The film is based on investigative journalist Penny Loeb’s 2007 book, “Moving Mountains: How One  Woman and Her Community Won Justice from Big Coal.” The filming wrapped up yesterday in Shepherdstown. West Virginia Public Broadcasting caught up with Patricia Bragg and the actress who portrayed her in the film, Theresa Russell.

 

“When they’re doing a scene you’re like, ‘I remember that so well,’” Bragg recalls. “And it all clicks back in—the hurt and the pain. And the barrier is there, like between us and our miners and our government. We’re feeling like we’re just, I don’t know. Sometimes I look at it and I just cry.”

 

Patricia Bragg is a coal country resident and the heroine of the film. Many scenes were shot on location in her home in Mingo County.

 

“I cried on set the other day,” Bragg says tearfully. “I had been going to where they couldn’t see me, and I couldn’t get away fast enough and the tears were just falling. I just kept thinking, I remember that energy.

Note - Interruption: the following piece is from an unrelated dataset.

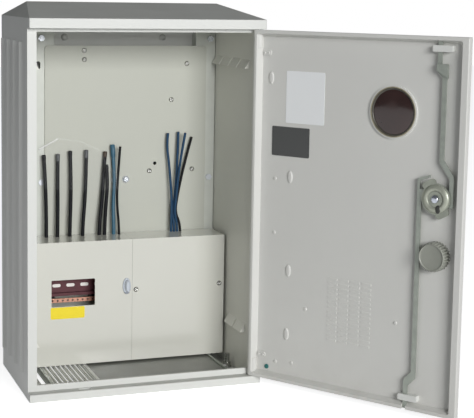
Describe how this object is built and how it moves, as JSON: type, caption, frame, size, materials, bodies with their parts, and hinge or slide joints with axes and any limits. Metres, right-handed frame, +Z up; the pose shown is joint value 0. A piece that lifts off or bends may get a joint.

That anger that she had when she was speaking and she was saying, 'the coal companies don't care if they hurt your people.

 

"They really don't care if they hurt your men.' She was going through it and I was thinking, I felt that way and I didn't know how to communicate with the miners and I didn't know how to make them understand that I wasn't against mining. Never had been. I loved this land and I realize mining is important.”

 

Actress Theresa Russell says it isn’t her first film based on historically accurate activities, but it is the first time she’s been so embedded in the real-life world of the story that’s being portrayed.

 

“I’ve never really been in this area and until you are in that area you really have no idea what it’s like. It almost felt like a different country. Just in terms of the attitude. Like, my little bed and breakfast, the coal train would just shake it all night long.They'd go there empty and then they'd go full, empty, full, empty, full, 24 hours a day, and you just don't get a sense of what that's like.

 

"When you see these men are crawling, literally on their hands and knees so we can just turn on a light, and you really, as much as you think you make that connection, you just don't. So that impact of how that transformed the people and their thought process was really eye-opening. ”

 

The central struggle of the film is over community rights to clean water. Bragg says some people in her neighborhood lost all their water while she and others lost the quality of their water. Bragg says Rashes and other illnesses were traced back to mine contamination.

 

“Well we wanted to make sure that when people were out of water that water was supplied to them within a 24-hr period. Not just drinking water, we wanted a capacity of water so that they could live comfortably until whatever the problem was could be fixed.”

 

Bragg says it was painful to see her neighbors pitted against each other over health and economics, but that she hopes it’s obvious that core values ultimately are holding communities together.

 

“We had faith in God that our people would come back together even though miners felt like they were on one side and we felt like we were on the other. I believe God brought us back to an understanding and we still live together in those communities and that makes me feel proud to be a part of that.”

 

Russell says it’s her hope that viewers will walk away from this film with a healthy appreciation of the breadth of the problem, and that ultimately, there may not be a solution.

 

“You just have to honor the people and the place and the page. That was important to all of us, to get that right.”

 

Meanwhile Bragg continues to make education the focus of her efforts. She says her community met with a degree of success because they worked so hard to educate themselves, other communities, government agencies, and even corporate business heads.

 

“The big corporations, their owners are far away so we had to educate them about our culture our life our geographic limitations so that they would understand, we are here because of the love of the land. We’re not here because it has coal in it. And we understand the importance of coal, but the land is what the love is felt for.”